Cuando se llega a Borinquen por primera vez los ojos son de muy poca utilidad. Resultan demasiado foráneos para asimilar a cabalidad los colores, las dinámicas, las permutaciones del sol, los rostros africanos que recuerdan de alguna sutil manera las tierras del Mediterráneo. Es preferible cerrar los ojos y escuchar: escuchar el incesante ritmo telúrico del suelo sementado, los pasos afanados pero dispuestos según la clave, el scat de los venteros ambulantes, las pianísticas sonrisas de los hombres y las mujeres, los llantos atrompetados de los niños que nunca faltan, las etéreas percusiones de la brisa antillana.
Cuba, la bella, tan sólo aportaría la materia: de sus cañaduzales y tabaco emergieron el son, la guajira, la guaracha, el bolero y sus predecibles combinaciones; pero el pueblo puertorriqueño determinó la forma (lo que hace que el ser sea como es, diría el Estagirita) y entonces fue cuando surgió la salsa: arquetipo de la música latinoamericana, catalizador de los sentimientos más básicos, más primarios, más humanos de la tierra donde los blancos, los negros y los indígenas se destruyeron creando al mestizo, al mulato y al zambo, manifestaciones de una entidad que podemos simplemente denominar con el sustantivo (y a veces adjetivo) “latino”. La salsa –y aquí alguien podrá decir que soy un exagerado (y poco me importaría)- representó en los años de Pink Floyd y Black Sabbath, de Allende y Pinochet, de Pelé y Rivelino un viejo ideal latinoamericano, un ideal similar a la paideia o areté o kaloskagathós del hombre griego, pero no por su contenido sino por su carácter unificador, por su potencialidad nacionalista: la idea de “latinocracia”. La geografía musical de la isla no sólo recuerda el tumbao mezclado con bugaloo o el guaguancó con su clave hipnotizante; evoca asimismo nuestras esperanzas epónimas de soberanía. Bayamón, Puerta de Tierra, Santurce, Monteadentro, Calle Luna, Calle Sol, Ponce Del León, Trujillo Alto, Río Piedras: tierra que suena a salsa, salsa que incita al poder.

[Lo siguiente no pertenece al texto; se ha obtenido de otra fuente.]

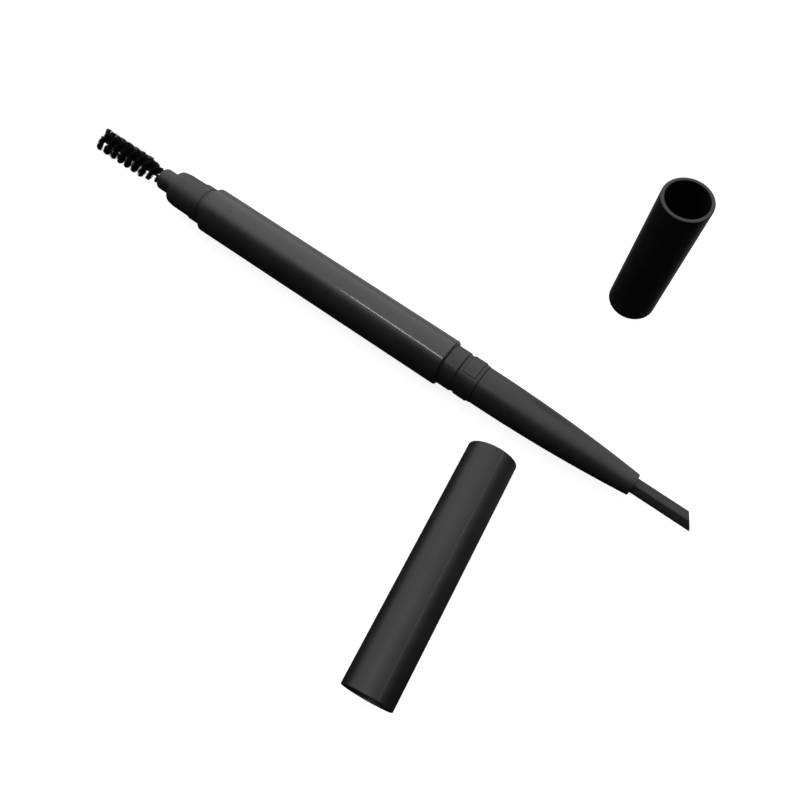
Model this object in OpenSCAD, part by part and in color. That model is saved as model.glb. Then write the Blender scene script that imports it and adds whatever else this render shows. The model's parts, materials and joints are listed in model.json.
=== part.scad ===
// Double-ended brow pencil: a twist-up slanted lead at one end, a spiral brush at the other, and two caps
// laid beside it. The pen lies along X with the pencil end at +X. The origin is on the pen's axis, at the
// middle of the barrel, and the pen and both caps rest on one flat surface.

/* [Barrel] */
// Length of the plain tube
barrel_l = 58; // [40:0.5:80]
// Outside diameter, shared by the caps
barrel_d = 9.5; // [9:0.1:12]
// Wall of the tube
barrel_wall = 1; // [0.7:0.05:1.1]
// Rounding of the tube's pencil-side edge
barrel_edge = 0.45; // [0.1:0.05:0.6]

/* [Collar] */
// Length of the collar that shows
collar_show = 7.4; // [6:0.1:12]
// Length of the collar inside the barrel
collar_seat = 8; // [5:0.5:10]
// Length of the collar's wide land at the barrel
collar_land = 3; // [2:0.1:4]
// Drop from the land and the pads to the neck between them
collar_step = 0.2; // [0.1:0.05:0.3]
// Width of each raised pad on the neck
pad_w = 5.8; // [1.5:0.1:6.5]
// Number of raised pads round the neck
pad_count = 2; // [1:1:3]
// Turn of the first pad, from the top towards the front
pad_turn = 156; // [0:1:180]

/* [Nozzle] */
// Length of the cone in front of the collar
nozzle_show = 33; // [24:0.5:45]
// Outside diameter of the cone at the collar
nozzle_d = 7.66; // [7.2:0.02:7.9]
// Outside diameter of the cone at its mouth
mouth_d = 4.35; // [4.1:0.05:5]
// How late the cone's taper comes: 1 is straight, 2 and more is bullet-shaped
nozzle_bow = 2.1; // [1:0.1:3]
// Outside diameter of the spigot that turns in the collar
spigot_d = 6.1; // [5.9:0.05:6.3]
// Wall of the guide tube pressed into the nozzle
guide_wall = 0.42; // [0.3:0.02:0.5]

/* [Twist-up drive] */
// How far the lead travels, from fully out to fully in
travel = 13.2; // [8:0.1:16]
// Advance of the lead for one turn of the nozzle
thread_lead = 6; // [4:0.5:8]
// Width of each spiral groove, along the axis
groove_w = 1.4; // [1.3:0.05:1.6]
// Diameter of each peg that rides in the groove
peg_d = 1; // [0.8:0.05:1.1]
// Diameter of the push rod
rod_d = 3; // [2:0.1:3.4]

/* [Lead] */
// Width of the lead across its edges
lead_w = 3.4; // [2.8:0.05:3.5]
// Thickness of the lead across its facets
lead_t = 2.6; // [2:0.05:2.8]
// Length of the lead out of the mouth, to its sharp tip
lead_out = 12.2; // [8:0.1:13]
// How far the cut end slants back across the width
lead_slant = 1.8; // [0:0.1:4]
// How far the cut end leans back through the thickness, towards the upper ridge
lead_lean = 1.6; // [0:0.1:3]
// Length of lead held in its cup
lead_grip = 5; // [3:0.5:8]

/* [Spiral brush] */
// Length of the plug's neck that shows
plug_neck = 9.5; // [7:0.1:12]
// Distance from the barrel to the plug's bead, which holds the short cap
bead_at = 1.6; // [1:0.1:2.5]
// Length of the bead
bead_l = 1.8; // [1:0.1:3]
// Drop from the bead to the neck
bead_step = 0.21; // [0.18:0.01:0.3]
// Length of the plug inside the barrel
plug_seat = 9; // [6:0.5:12]
// Diameter of the boss that holds the wire
boss_d = 4.5; // [3.5:0.1:5.5]
// Length of the boss
boss_l = 3.9; // [3:0.1:6]
// Diameter over the bristles
brush_d = 5.1; // [4.5:0.1:6.4]
// Length of the bristles
brush_l = 15.9; // [12:0.1:18]
// Pitch of the two-leaf bristle ribbon
brush_pitch = 3.8; // [3:0.1:6]
// Diameter of one strand of the twisted wire
wire_d = 0.56; // [0.4:0.02:0.7]

/* [Caps] */
// Wall of the long cap, which sets its bore and the collar's land
pencil_cap_wall = 0.57; // [0.5:0.01:0.9]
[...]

Pero como todo ideal, a veces por permanecer en las alturas uránicas termina convirtiéndose en un pétreo bloque de hielo. Y eso pasó con la latinocracia: se congeló. La salsa dejó de rememorar los sublimes pensamientos de los ancestros y se convirtió en un ridículo parloteo monofónico que tan sólo persigue el nónuplo económico, la multiplicación comercial, el llano y antipoético devengo. Las glorias del ayer murieron ayer, dejándonos a los interesados en los ritmos antillanos como nostálgicos historiadores: nos dedicamos al pasado pues no soportamos el presente (musicalmente hablando).

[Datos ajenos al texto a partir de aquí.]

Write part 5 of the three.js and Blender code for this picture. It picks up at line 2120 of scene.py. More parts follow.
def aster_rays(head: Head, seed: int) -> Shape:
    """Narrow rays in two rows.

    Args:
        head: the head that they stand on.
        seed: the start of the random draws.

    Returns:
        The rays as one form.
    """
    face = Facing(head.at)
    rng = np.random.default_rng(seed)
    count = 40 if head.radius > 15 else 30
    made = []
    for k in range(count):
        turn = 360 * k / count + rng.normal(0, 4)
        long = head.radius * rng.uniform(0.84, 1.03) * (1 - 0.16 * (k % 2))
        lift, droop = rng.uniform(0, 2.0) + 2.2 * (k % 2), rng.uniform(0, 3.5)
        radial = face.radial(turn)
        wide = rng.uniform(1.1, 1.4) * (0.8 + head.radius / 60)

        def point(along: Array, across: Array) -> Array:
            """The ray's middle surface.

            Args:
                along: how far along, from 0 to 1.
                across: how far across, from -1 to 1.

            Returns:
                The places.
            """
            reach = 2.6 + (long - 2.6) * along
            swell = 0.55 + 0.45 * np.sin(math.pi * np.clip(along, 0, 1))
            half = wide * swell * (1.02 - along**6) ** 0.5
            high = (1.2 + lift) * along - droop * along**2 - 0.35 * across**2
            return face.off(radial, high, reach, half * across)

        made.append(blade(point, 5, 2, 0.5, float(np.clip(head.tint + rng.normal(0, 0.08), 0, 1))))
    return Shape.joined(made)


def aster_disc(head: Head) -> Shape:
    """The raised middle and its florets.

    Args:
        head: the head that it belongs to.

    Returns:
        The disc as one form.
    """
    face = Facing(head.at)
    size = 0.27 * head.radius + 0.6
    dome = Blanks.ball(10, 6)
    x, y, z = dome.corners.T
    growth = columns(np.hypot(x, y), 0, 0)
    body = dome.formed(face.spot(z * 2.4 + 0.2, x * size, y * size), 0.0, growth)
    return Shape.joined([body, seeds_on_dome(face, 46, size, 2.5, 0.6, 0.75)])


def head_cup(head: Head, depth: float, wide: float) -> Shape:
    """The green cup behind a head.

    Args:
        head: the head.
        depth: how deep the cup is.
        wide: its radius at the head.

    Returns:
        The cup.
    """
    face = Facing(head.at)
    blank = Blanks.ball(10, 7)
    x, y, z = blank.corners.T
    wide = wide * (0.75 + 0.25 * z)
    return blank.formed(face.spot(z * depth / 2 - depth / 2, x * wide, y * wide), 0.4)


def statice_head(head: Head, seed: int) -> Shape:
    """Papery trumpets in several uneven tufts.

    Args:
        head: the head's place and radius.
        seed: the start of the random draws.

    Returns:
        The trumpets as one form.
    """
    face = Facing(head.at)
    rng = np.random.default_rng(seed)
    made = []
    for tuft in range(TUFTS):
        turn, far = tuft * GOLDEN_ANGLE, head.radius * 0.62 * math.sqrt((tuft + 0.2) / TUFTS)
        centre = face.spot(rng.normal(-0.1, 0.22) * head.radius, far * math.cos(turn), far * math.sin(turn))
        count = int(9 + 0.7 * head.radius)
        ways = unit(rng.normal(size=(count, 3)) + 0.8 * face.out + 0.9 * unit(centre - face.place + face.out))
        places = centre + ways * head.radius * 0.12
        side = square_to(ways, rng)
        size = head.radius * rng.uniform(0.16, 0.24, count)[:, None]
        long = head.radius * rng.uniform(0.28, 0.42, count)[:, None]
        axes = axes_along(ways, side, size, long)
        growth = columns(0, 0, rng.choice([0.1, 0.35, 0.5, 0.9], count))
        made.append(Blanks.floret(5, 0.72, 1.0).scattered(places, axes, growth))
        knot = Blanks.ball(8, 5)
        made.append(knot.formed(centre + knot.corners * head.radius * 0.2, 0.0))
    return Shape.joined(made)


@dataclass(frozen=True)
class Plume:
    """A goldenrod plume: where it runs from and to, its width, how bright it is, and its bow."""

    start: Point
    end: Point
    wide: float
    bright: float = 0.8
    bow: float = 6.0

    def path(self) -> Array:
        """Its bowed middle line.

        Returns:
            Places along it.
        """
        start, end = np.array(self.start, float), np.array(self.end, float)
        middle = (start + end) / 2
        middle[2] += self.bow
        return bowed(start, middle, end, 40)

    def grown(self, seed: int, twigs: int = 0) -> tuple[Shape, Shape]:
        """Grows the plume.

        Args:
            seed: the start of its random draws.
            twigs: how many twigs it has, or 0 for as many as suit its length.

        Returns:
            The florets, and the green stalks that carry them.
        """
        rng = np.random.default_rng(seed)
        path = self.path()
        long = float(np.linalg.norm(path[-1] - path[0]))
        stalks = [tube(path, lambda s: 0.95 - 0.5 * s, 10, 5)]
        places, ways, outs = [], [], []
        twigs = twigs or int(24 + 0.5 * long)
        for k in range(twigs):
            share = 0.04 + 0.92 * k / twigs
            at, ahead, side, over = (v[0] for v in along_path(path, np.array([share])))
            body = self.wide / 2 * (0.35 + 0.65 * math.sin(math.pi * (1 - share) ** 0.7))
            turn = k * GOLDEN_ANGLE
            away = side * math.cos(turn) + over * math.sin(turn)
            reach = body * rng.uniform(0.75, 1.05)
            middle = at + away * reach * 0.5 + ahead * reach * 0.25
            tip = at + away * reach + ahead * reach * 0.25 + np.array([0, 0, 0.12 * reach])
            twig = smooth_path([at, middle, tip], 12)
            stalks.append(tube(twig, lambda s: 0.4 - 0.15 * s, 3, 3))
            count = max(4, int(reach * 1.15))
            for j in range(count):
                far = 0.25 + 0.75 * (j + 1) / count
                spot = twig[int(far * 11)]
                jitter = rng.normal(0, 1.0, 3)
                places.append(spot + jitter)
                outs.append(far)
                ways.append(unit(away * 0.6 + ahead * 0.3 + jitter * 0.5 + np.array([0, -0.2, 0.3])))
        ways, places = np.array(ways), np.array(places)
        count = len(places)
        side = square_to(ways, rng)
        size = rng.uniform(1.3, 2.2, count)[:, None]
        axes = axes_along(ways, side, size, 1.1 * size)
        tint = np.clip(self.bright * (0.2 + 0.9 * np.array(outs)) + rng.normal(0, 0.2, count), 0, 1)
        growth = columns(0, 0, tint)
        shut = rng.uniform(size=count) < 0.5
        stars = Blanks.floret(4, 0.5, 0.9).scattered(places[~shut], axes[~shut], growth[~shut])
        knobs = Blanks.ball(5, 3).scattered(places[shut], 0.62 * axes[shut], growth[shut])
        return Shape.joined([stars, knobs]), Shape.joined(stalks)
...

Quizá a esta triste historia tan sólo le falte un pro por comentar: al morir la salsa se pudo disfrutar a cabalidad del tango. Si no hubiese muerto la Fania –figurativamente claro está- no nos hubiésemos deleitado lo suficiente con el Libertango de Piazzolla o la Tanguera de Mariano Mores. Quizá alguna otra mañana, cuando esté igual de desocupado como ésta, intentaré analizar las consecuencias filosóficopolíticas de tan perfecta música.